In order to achieve the above object, a first aspect of the invention provides a pump having a magnetic coupling mechanism for driving a drive member of the pump by means of magnetic coupling action of an inner magnet and an outer magnet both constituting the magnetic coupling mechanism, wherein a reduction mechanism is intervened between the drive member of the pump and the magnetic coupling mechanism driven by an external driving source, and the drive member of the pump, the reduction mechanism and at least the inner magnet constituting the magnetic coupling mechanism are arranged in an enclosed housing.

A second aspect of the invention provides the pump having the magnetic coupling mechanism according to the first aspect of the invention, wherein the magnetic coupling mechanism includes a magnet portion having a bottomed cylindrical shape and constituting the enclosed housing, a rotor, on an outer peripheral portion of which the inner magnet is provided and in the central portion of which one end of a drive shaft for driving the reduction mechanism is connected, the rotor being disposed freely rotatably inside the magnet portion, and a cylindrical rotating member, on an inner peripheral portion of which the outer magnet is provided so as to oppose the inner magnet, the rotating member being disposed with keeping a predetermined gap with respect to the outer periphery of the magnet portion.

A third aspect of the invention provides the pump having the magnetic coupling mechanism according to the first aspect of the invention, wherein the pump is a gear pump.

Since a pump having a magnetic coupling mechanism of the present invention includes a reduction mechanism provided between a drive member of the pump and the magnetic coupling mechanism driven by an external driving source, even though the external driving power is small, the pump using a magnetic coupling having a relatively small torque transfer capacity is able to generate a torque required for pumping a fluid having high viscosity or under high pressure without slipping in the magnetic coupling.

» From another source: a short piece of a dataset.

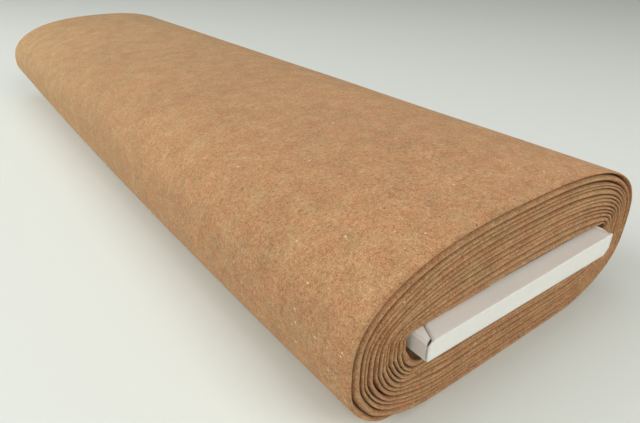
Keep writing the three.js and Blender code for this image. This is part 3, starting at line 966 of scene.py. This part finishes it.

Moreover, since the drive member of the pump, the reduction mechanism and an inner magnet, which constitutes the magnetic coupling mechanism, are accommodated in an enclosed housing, there is no fear of leakage of the fluid from the driving portion of the pump to the outside.

Furthermore, the pump having the magnetic coupling mechanism is able to deal with a fluid ranged from high viscosity to low viscosity under a high pressure without upsizing the magnetic coupling by selecting the reduction ratio of the reduction mechanism, and thereby it is possible to obtain a compact and easily manufactured pump.